WHAT TO DO: Write out the whole listing, matching it exactly.

DATASET ENTRIES:
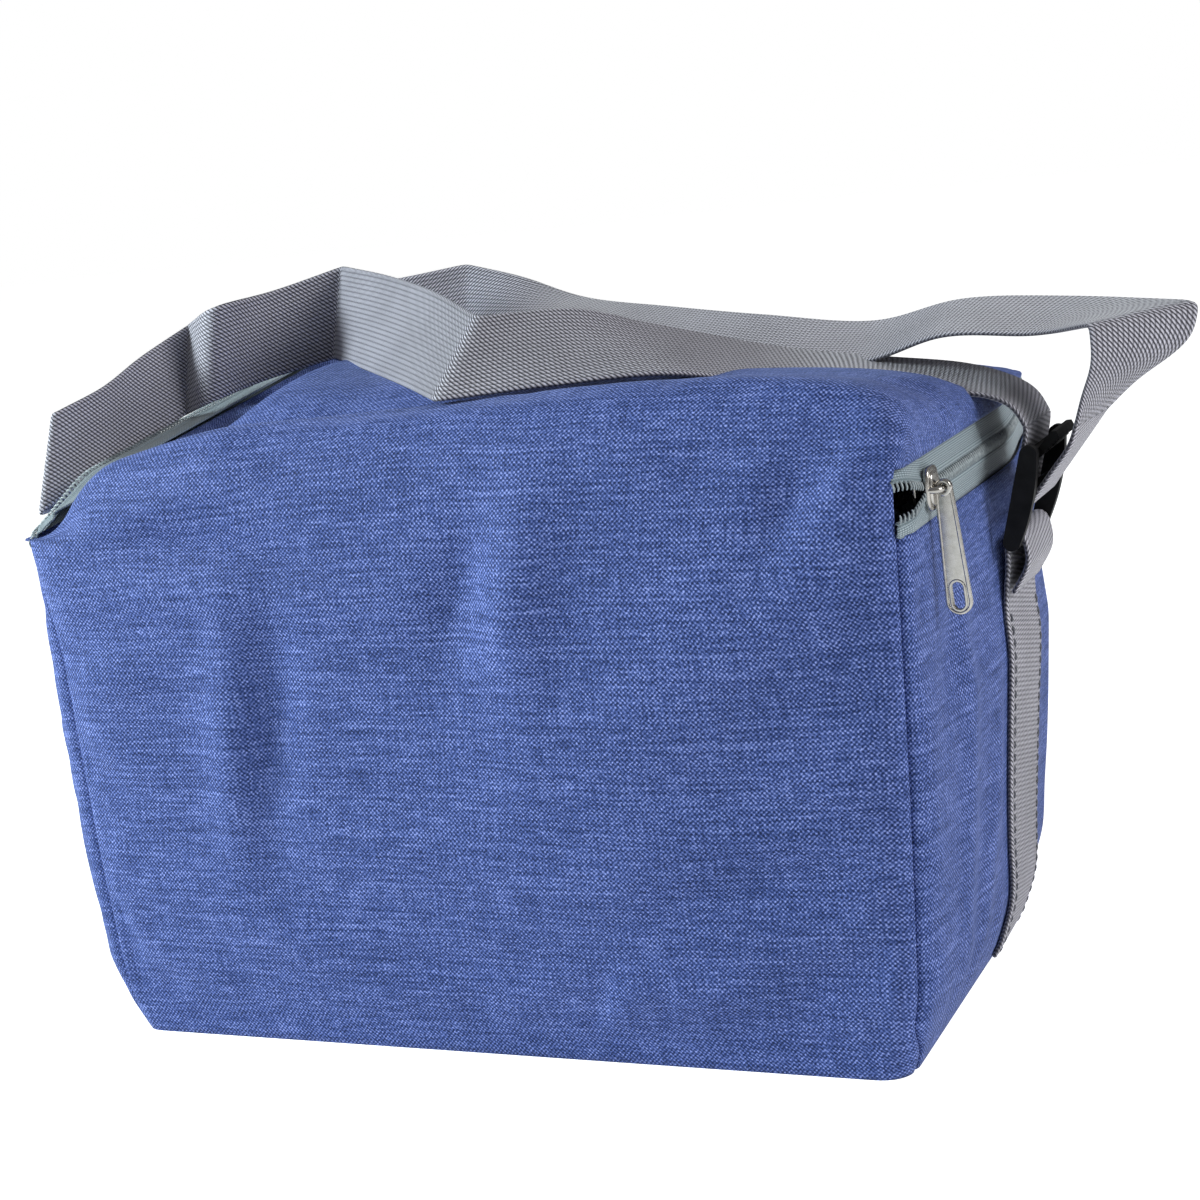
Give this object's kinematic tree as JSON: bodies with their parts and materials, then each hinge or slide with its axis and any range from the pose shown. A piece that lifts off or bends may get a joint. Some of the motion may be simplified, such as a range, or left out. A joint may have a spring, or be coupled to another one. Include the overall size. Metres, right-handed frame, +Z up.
{
  "type": "insulated lunch bag",
  "caption": "Soft insulated lunch bag: box-shaped fabric body with foam and liner, zipped lid hinged on one long edge, side webbing, ladder-lock buckle and shoulder strap.",
  "frame": {"origin": "centre of the base's underside", "axes": "+X across the width towards the ladder lock's side, +Y from the lid's hinge edge towards the opening edge, +Z up"},
  "size_m": [0.3442, 0.1842, 0.2191],
  "materials": {
    "blue_fabric": "melange woven polyester, matt",
    "grey_webbing": "ribbed polypropylene webbing",
    "zip_tape": "woven polyester tape",
    "zip_coil": "nylon coil, satin",
    "nickel_metal": "plated, lightly brushed",
    "black_plastic": "moulded acetal, satin",
    "white_foam": "closed cell foam, matt",
    "silver_liner": "wipe clean foil film, satin"
  },
  "bodies": {
    "bag": {"base_panel": "blue_fabric", "rear_panel": "blue_fabric", "front_panel": "blue_fabric", "left_side_panel": "blue_fabric", "right_side_panel": "blue_fabric", "foam_base": "white_foam", "foam_rear": "white_foam", "foam_front": "white_foam", "foam_left": "white_foam", "foam_right": "white_foam", "liner_tub": "silver_liner", "zip_tape_lower": "zip_tape", "zip_coil_lower": "zip_coil", "side_webbing_left": "grey_webbing", "side_webbing_right": "grey_webbing"},
    "lid": {"lid_panel": "blue_fabric", "foam_lid": "white_foam", "liner_lid": "silver_liner", "zip_tape_upper": "zip_tape", "zip_coil_upper": "zip_coil", "shoulder_strap": "grey_webbing", "strap_tail": "grey_webbing"},
    "slider": {"zip_slider": "nickel_metal"},
    "pull": {"pull_tab": "nickel_metal"},
    "buckle": {"ladder_lock": "black_plastic", "strap_in_buckle": "grey_webbing"}
  },
  "joints": [
    {"name": "lid_hinge", "type": "hinge", "parent": "bag", "child": "lid", "pos_m": [0, -0.09, 0.153], "axis": [1, 0, 0], "range_deg": [0, 105]},
    {"name": "slider_travel", "type": "slide", "parent": "bag", "child": "slider", "axis": [0, 1, 0], "range_m": [0, 0.035]},
    {"name": "pull_swing", "type": "hinge", "parent": "slider", "child": "pull", "pos_m": [0.1396, -0.068, 0.153], "axis": [0, -1, 0], "range_deg": [0, 150]},
    {"name": "buckle_tilt", "type": "hinge", "parent": "bag", "child": "buckle", "pos_m": [0.143, 0, 0.128], "axis": [0, 1, 0], "range_deg": [-12, 35]}
  ]
}
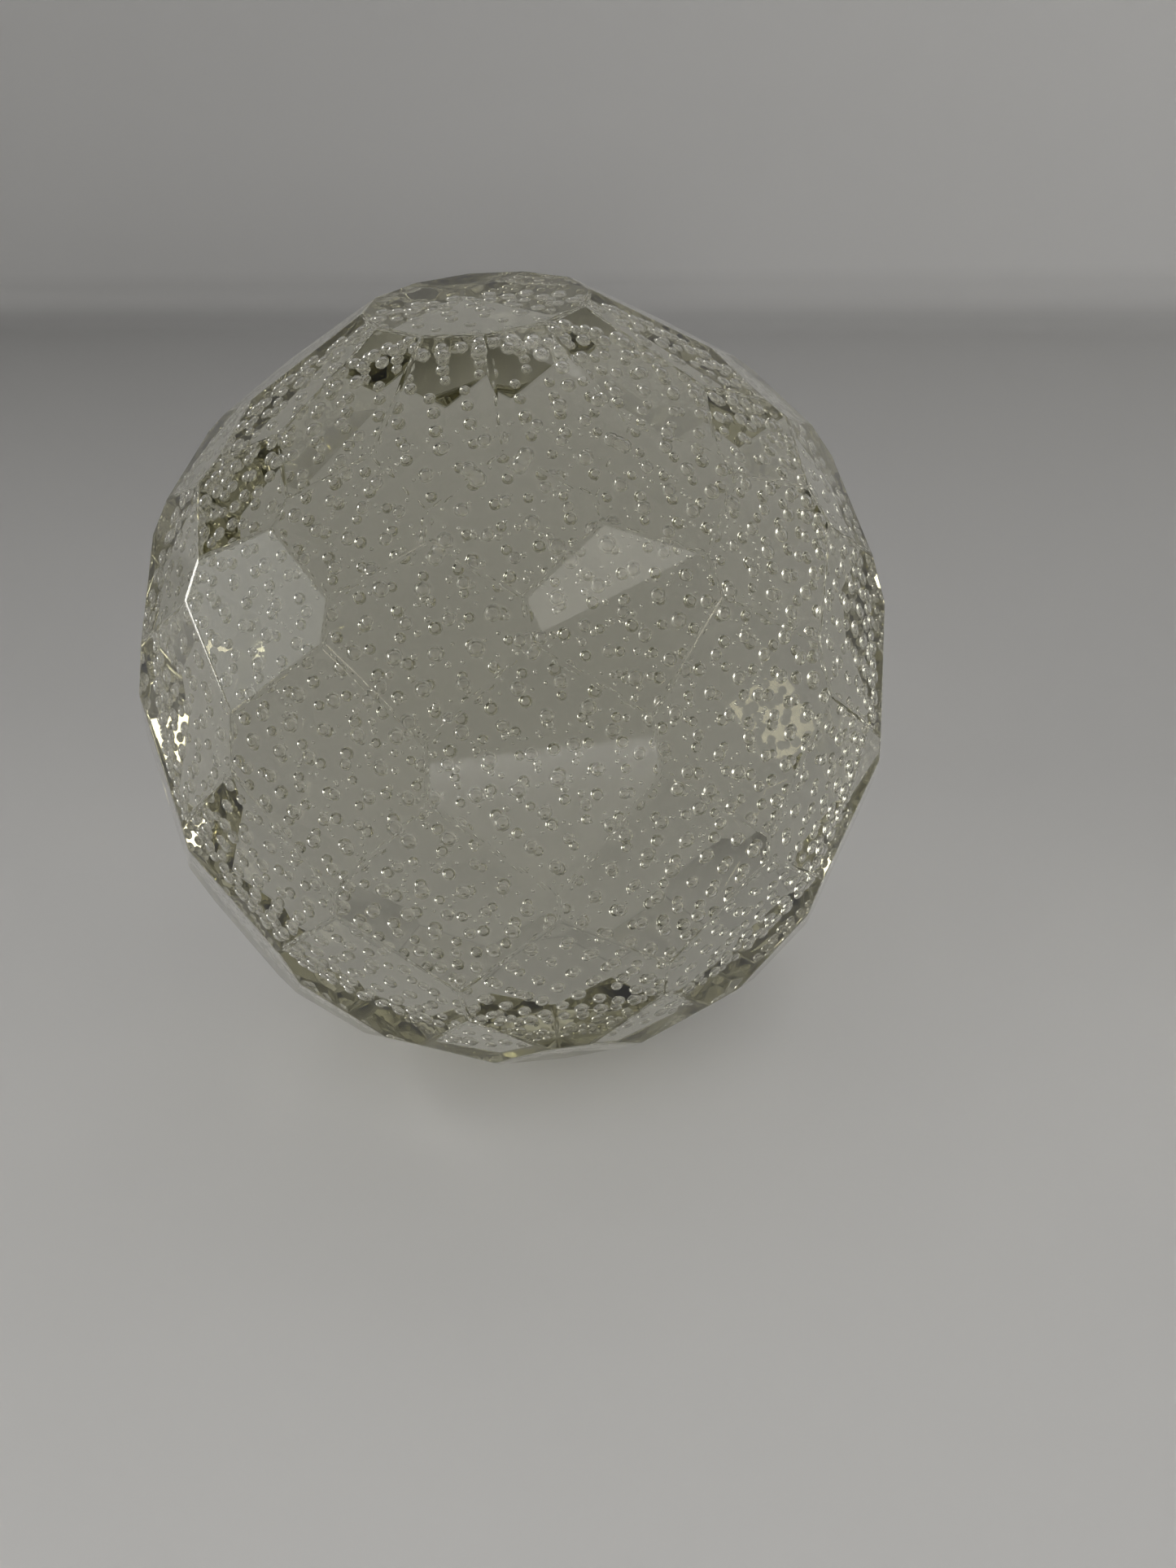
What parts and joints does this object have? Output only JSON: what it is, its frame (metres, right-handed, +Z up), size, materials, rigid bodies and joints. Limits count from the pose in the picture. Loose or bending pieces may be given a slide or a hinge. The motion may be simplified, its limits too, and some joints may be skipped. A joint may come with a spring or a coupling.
{
  "type": "paperweight",
  "caption": "Solid clear glass ball paperweight, ground all over into rows of flat facets, with rows of air bubbles inside and a small flat base.",
  "frame": {"origin": "centre of the flat base, on the surface that the ball stands on", "axes": "+Z up through the centre of the top facet; -Y faces the middle of one facet of the widest row"},
  "size_m": [0.0778, 0.0778, 0.0755],
  "materials": {
    "core_glass": "clear, fused, faint yellow-green",
    "second_glass": "clear, fused, faint yellow-green",
    "third_glass": "clear, fused, faint yellow-green",
    "casing_glass": "clear, ground into facets and polished"
  },
  "bodies": {
    "root": {"core_gather": "core_glass", "second_gather": "second_glass", "third_gather": "third_glass", "faceted_casing": "casing_glass"}
  },
  "joints": []
}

RESULT OF THIS TASK:
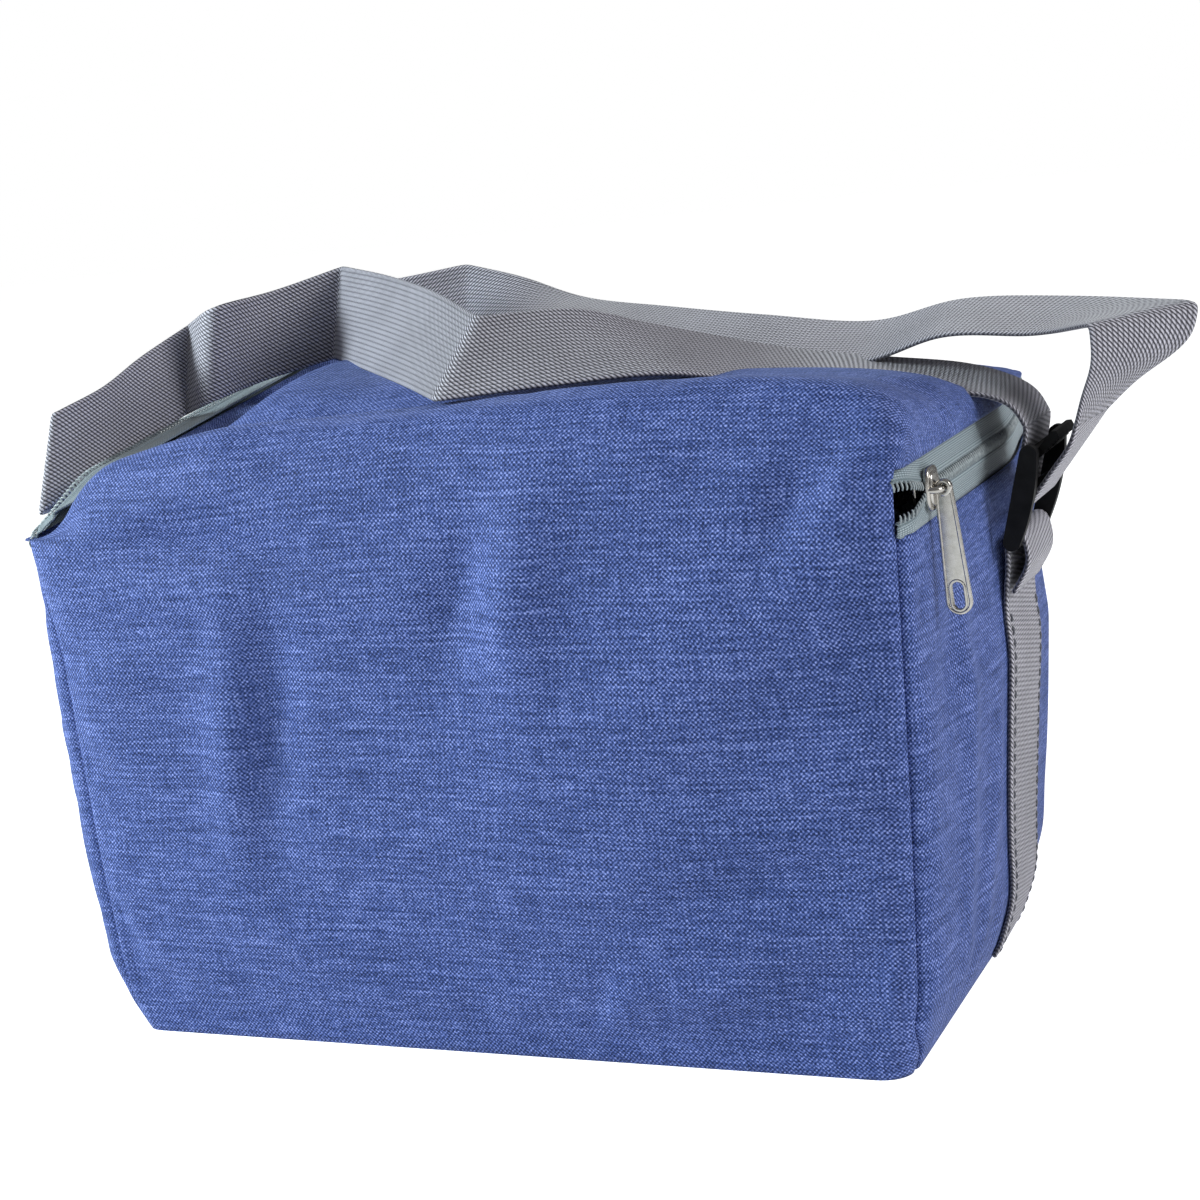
Give this object's kinematic tree as JSON: bodies with their parts and materials, then each hinge or slide with its axis and any range from the pose shown. A piece that lifts off or bends may get a joint. Some of the motion may be simplified, such as a range, or left out. A joint may have a spring, or be coupled to another one. Include the overall size. Metres, right-handed frame, +Z up.
{
  "type": "insulated lunch bag",
  "caption": "Soft insulated lunch bag: box-shaped fabric body with foam and liner, zipped lid hinged on one long edge, side webbing, ladder-lock buckle and shoulder strap.",
  "frame": {"origin": "centre of the base's underside", "axes": "+X across the width towards the ladder lock's side, +Y from the lid's hinge edge towards the opening edge, +Z up"},
  "size_m": [0.3442, 0.1842, 0.2191],
  "materials": {
    "blue_fabric": "melange woven polyester, matt",
    "grey_webbing": "ribbed polypropylene webbing",
    "zip_tape": "woven polyester tape",
    "zip_coil": "nylon coil, satin",
    "nickel_metal": "plated, lightly brushed",
    "black_plastic": "moulded acetal, satin",
    "white_foam": "closed cell foam, matt",
    "silver_liner": "wipe clean foil film, satin"
  },
  "bodies": {
    "bag": {"base_panel": "blue_fabric", "rear_panel": "blue_fabric", "front_panel": "blue_fabric", "left_side_panel": "blue_fabric", "right_side_panel": "blue_fabric", "foam_base": "white_foam", "foam_rear": "white_foam", "foam_front": "white_foam", "foam_left": "white_foam", "foam_right": "white_foam", "liner_tub": "silver_liner", "zip_tape_lower": "zip_tape", "zip_coil_lower": "zip_coil", "side_webbing_left": "grey_webbing", "side_webbing_right": "grey_webbing"},
    "lid": {"lid_panel": "blue_fabric", "foam_lid": "white_foam", "liner_lid": "silver_liner", "zip_tape_upper": "zip_tape", "zip_coil_upper": "zip_coil", "shoulder_strap": "grey_webbing", "strap_tail": "grey_webbing"},
    "slider": {"zip_slider": "nickel_metal"},
    "pull": {"pull_tab": "nickel_metal"},
    "buckle": {"ladder_lock": "black_plastic", "strap_in_buckle": "grey_webbing"}
  },
  "joints": [
    {"name": "lid_hinge", "type": "hinge", "parent": "bag", "child": "lid", "pos_m": [0, -0.09, 0.153], "axis": [1, 0, 0], "range_deg": [0, 105]},
    {"name": "slider_travel", "type": "slide", "parent": "bag", "child": "slider", "axis": [0, 1, 0], "range_m": [0, 0.035]},
    {"name": "pull_swing", "type": "hinge", "parent": "slider", "child": "pull", "pos_m": [0.1396, -0.068, 0.153], "axis": [0, -1, 0], "range_deg": [0, 150]},
    {"name": "buckle_tilt", "type": "hinge", "parent": "bag", "child": "buckle", "pos_m": [0.143, 0, 0.128], "axis": [0, 1, 0], "range_deg": [-12, 35]}
  ]
}
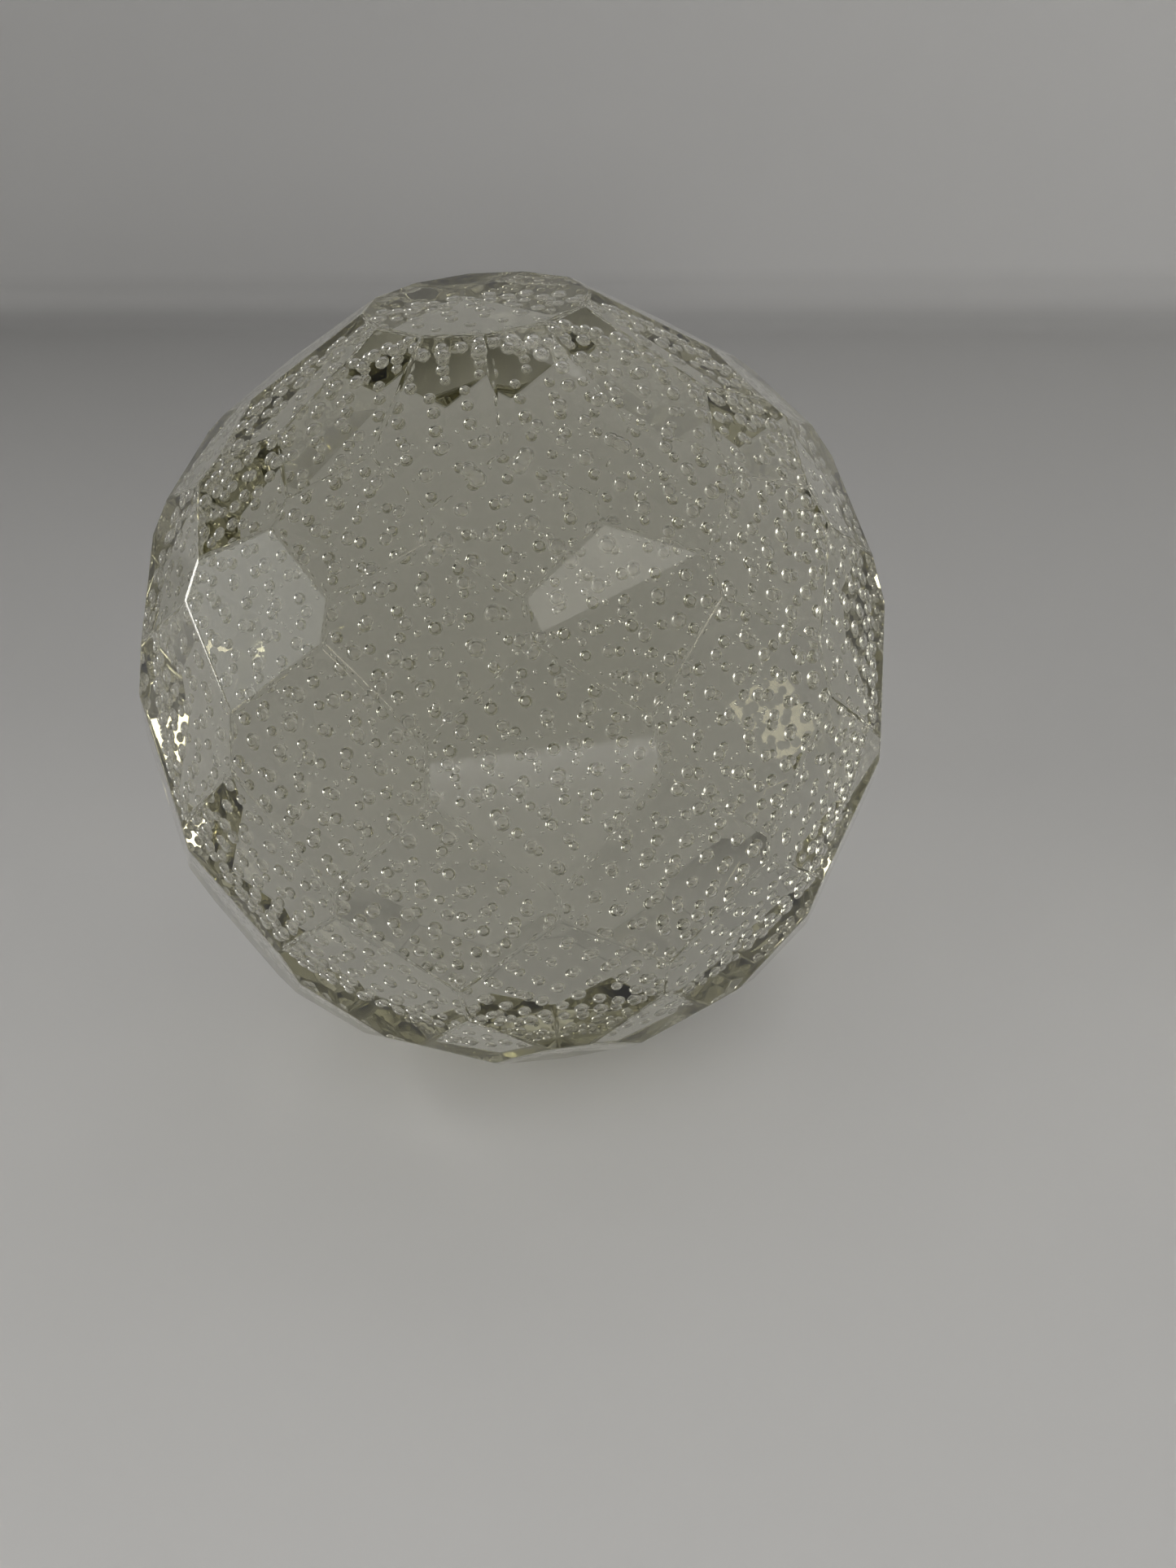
What parts and joints does this object have? Output only JSON: what it is, its frame (metres, right-handed, +Z up), size, materials, rigid bodies and joints. Limits count from the pose in the picture. Loose or bending pieces may be given a slide or a hinge. The motion may be simplified, its limits too, and some joints may be skipped. A joint may come with a spring or a coupling.
{
  "type": "paperweight",
  "caption": "Solid clear glass ball paperweight, ground all over into rows of flat facets, with rows of air bubbles inside and a small flat base.",
  "frame": {"origin": "centre of the flat base, on the surface that the ball stands on", "axes": "+Z up through the centre of the top facet; -Y faces the middle of one facet of the widest row"},
  "size_m": [0.0778, 0.0778, 0.0755],
  "materials": {
    "core_glass": "clear, fused, faint yellow-green",
    "second_glass": "clear, fused, faint yellow-green",
    "third_glass": "clear, fused, faint yellow-green",
    "casing_glass": "clear, ground into facets and polished"
  },
  "bodies": {
    "root": {"core_gather": "core_glass", "second_gather": "second_glass", "third_gather": "third_glass", "faceted_casing": "casing_glass"}
  },
  "joints": []
}